#### SET TASK
An exact copy of every record is needed.

JSON records of objects:
========================================

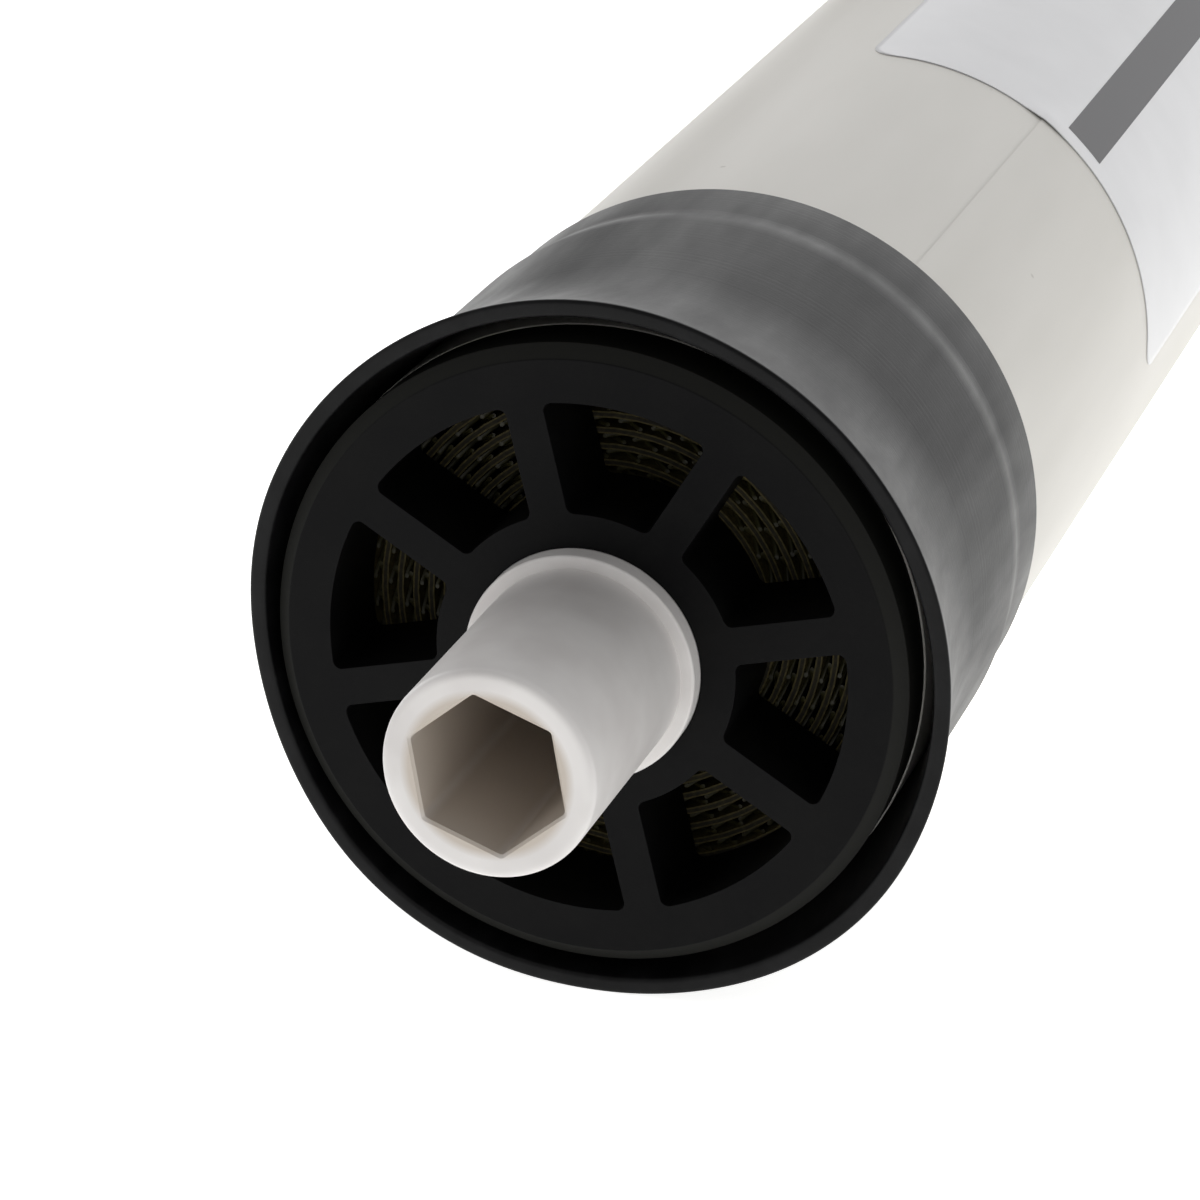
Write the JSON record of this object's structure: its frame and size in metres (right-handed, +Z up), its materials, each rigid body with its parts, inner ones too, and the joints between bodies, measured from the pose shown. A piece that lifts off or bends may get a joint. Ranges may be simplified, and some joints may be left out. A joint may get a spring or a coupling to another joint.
{
  "type": "spiral-wound reverse osmosis membrane element",
  "caption": "Spiral-wound water membrane element: hexagonal-bore tube, wound sheets, wagon-wheel ends, film wrap and a rubber brine seal.",
  "frame": {"origin": "centre of the tube's shoulder at the front end, where the turned-down tube end starts", "axes": "+Y along the tube from the front, brine-seal end to the rear end; +Z up as the element lies in the picture's view"},
  "size_m": [0.0657, 0.5334, 0.0665],
  "materials": {
    "tube_plastic": "satin moulded",
    "wheel_plastic": "satin moulded",
    "membrane_sheet": "matt",
    "wrap_film": "smooth satin film",
    "seal_rubber": "matt with a soft sheen",
    "label_film": "satin"
  },
  "bodies": {
    "root": {"permeate_tube": "tube_plastic", "front_end_wheel": "wheel_plastic", "rear_end_wheel": "wheel_plastic", "membrane_leaf_1": "membrane_sheet", "membrane_leaf_2": "membrane_sheet", "outer_wrap": "wrap_film", "brine_seal": "seal_rubber", "label": "label_film"}
  },
  "joints": []
}
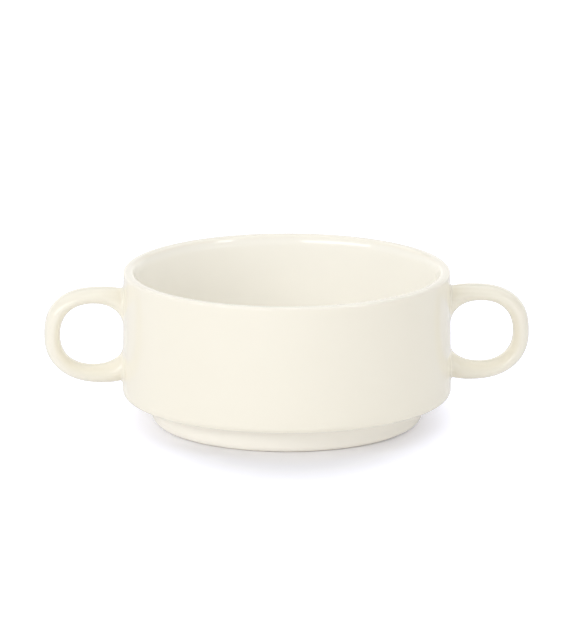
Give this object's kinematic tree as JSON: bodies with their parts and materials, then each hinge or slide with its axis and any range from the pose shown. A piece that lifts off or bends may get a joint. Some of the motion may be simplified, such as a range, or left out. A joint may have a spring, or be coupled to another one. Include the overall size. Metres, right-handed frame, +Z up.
{
  "type": "bouillon cup",
  "caption": "Low straight-sided soup cup in cream glazed ceramic, with a loop handle on each side and a stepped stacking foot.",
  "frame": {"origin": "centre of the foot, on the surface that the cup stands on", "axes": "+Z up along the cup's axis, +X through the middle of one handle, +Y across the handles"},
  "size_m": [0.1562, 0.106, 0.0495],
  "materials": {
    "glaze": "glossy cream glaze all over, bare biscuit on the standing ring"
  },
  "bodies": {
    "root": {"cup": "glaze"}
  },
  "joints": []
}
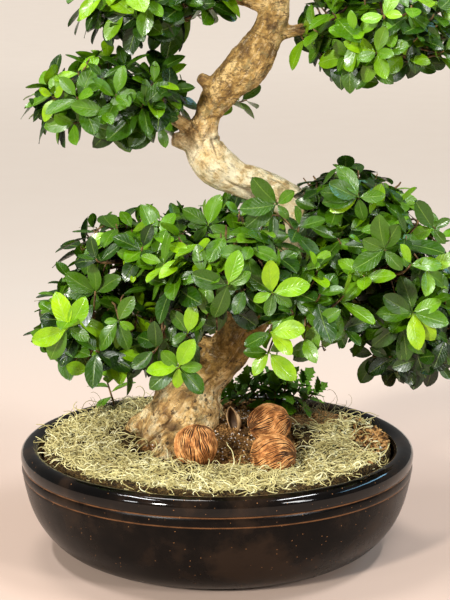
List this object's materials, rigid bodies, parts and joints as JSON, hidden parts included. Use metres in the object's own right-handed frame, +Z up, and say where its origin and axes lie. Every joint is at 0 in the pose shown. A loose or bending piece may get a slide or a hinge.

========================================

#### ANSWER TO THIS TASK
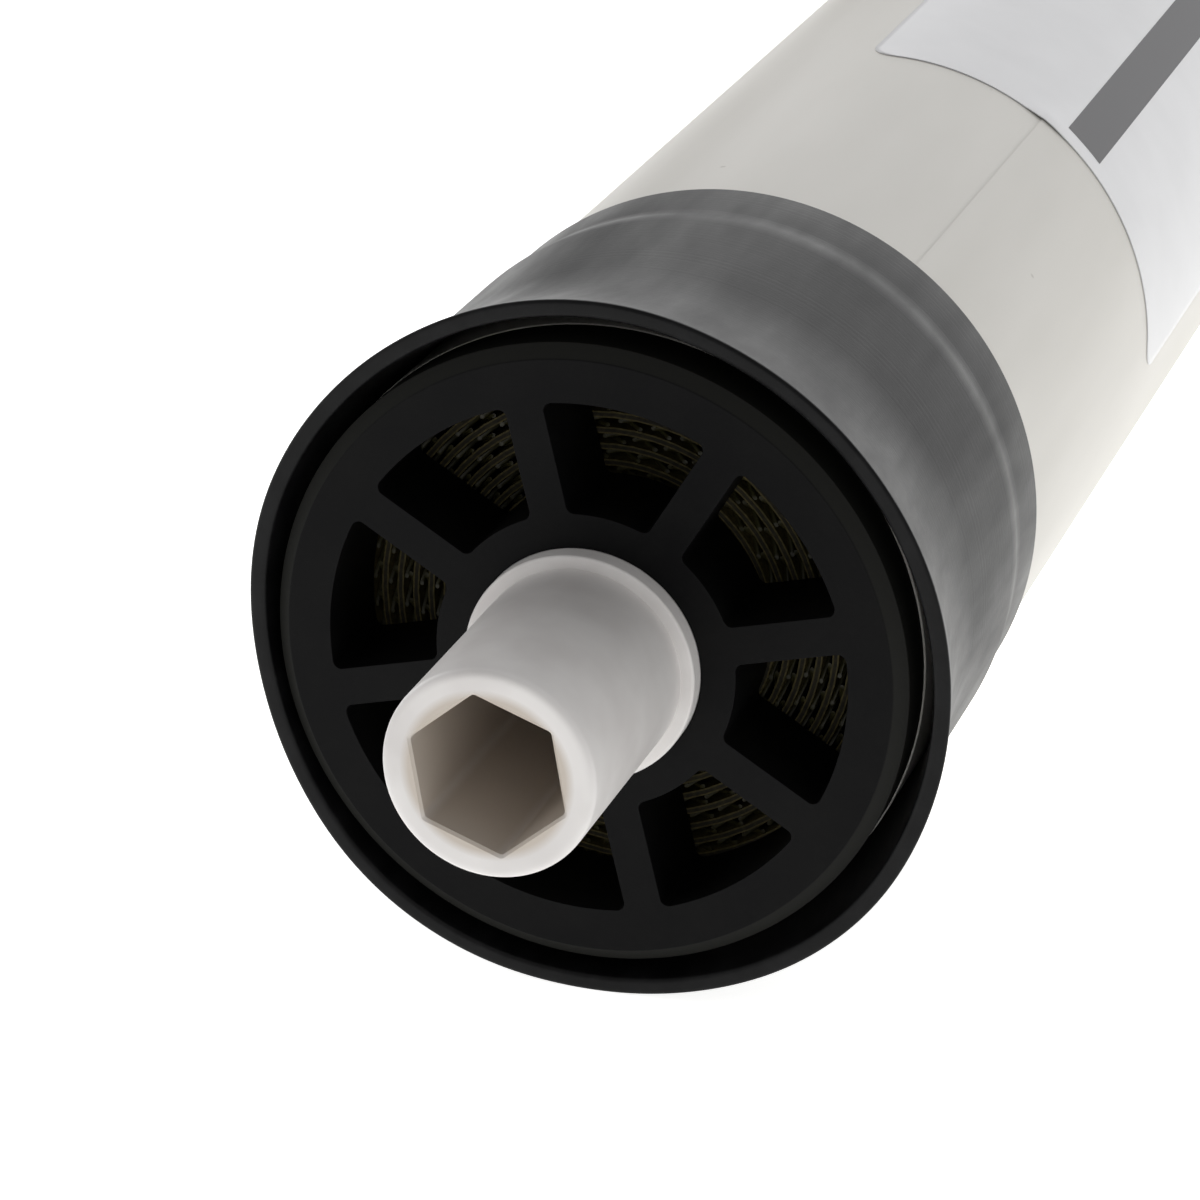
Write the JSON record of this object's structure: its frame and size in metres (right-handed, +Z up), its materials, each rigid body with its parts, inner ones too, and the joints between bodies, measured from the pose shown. A piece that lifts off or bends may get a joint. Ranges may be simplified, and some joints may be left out. A joint may get a spring or a coupling to another joint.
{
  "type": "spiral-wound reverse osmosis membrane element",
  "caption": "Spiral-wound water membrane element: hexagonal-bore tube, wound sheets, wagon-wheel ends, film wrap and a rubber brine seal.",
  "frame": {"origin": "centre of the tube's shoulder at the front end, where the turned-down tube end starts", "axes": "+Y along the tube from the front, brine-seal end to the rear end; +Z up as the element lies in the picture's view"},
  "size_m": [0.0657, 0.5334, 0.0665],
  "materials": {
    "tube_plastic": "satin moulded",
    "wheel_plastic": "satin moulded",
    "membrane_sheet": "matt",
    "wrap_film": "smooth satin film",
    "seal_rubber": "matt with a soft sheen",
    "label_film": "satin"
  },
  "bodies": {
    "root": {"permeate_tube": "tube_plastic", "front_end_wheel": "wheel_plastic", "rear_end_wheel": "wheel_plastic", "membrane_leaf_1": "membrane_sheet", "membrane_leaf_2": "membrane_sheet", "outer_wrap": "wrap_film", "brine_seal": "seal_rubber", "label": "label_film"}
  },
  "joints": []
}
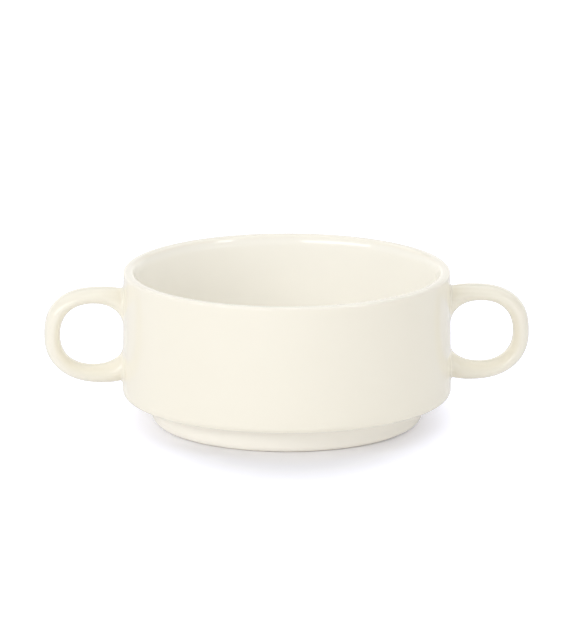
Give this object's kinematic tree as JSON: bodies with their parts and materials, then each hinge or slide with its axis and any range from the pose shown. A piece that lifts off or bends may get a joint. Some of the motion may be simplified, such as a range, or left out. A joint may have a spring, or be coupled to another one. Include the overall size. Metres, right-handed frame, +Z up.
{
  "type": "bouillon cup",
  "caption": "Low straight-sided soup cup in cream glazed ceramic, with a loop handle on each side and a stepped stacking foot.",
  "frame": {"origin": "centre of the foot, on the surface that the cup stands on", "axes": "+Z up along the cup's axis, +X through the middle of one handle, +Y across the handles"},
  "size_m": [0.1562, 0.106, 0.0495],
  "materials": {
    "glaze": "glossy cream glaze all over, bare biscuit on the standing ring"
  },
  "bodies": {
    "root": {"cup": "glaze"}
  },
  "joints": []
}
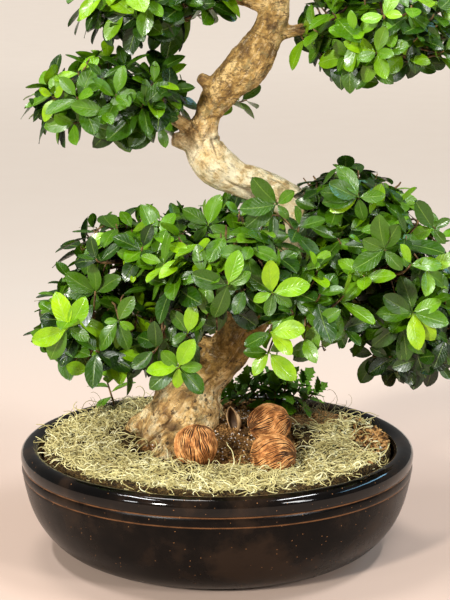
List this object's materials, rigid bodies, parts and joints as JSON, hidden parts included. Use metres in the object's own right-handed frame, +Z up, and say where its origin and axes lie. Every joint is at 0 in the pose shown. A loose or bending piece may get a slide or a hinge.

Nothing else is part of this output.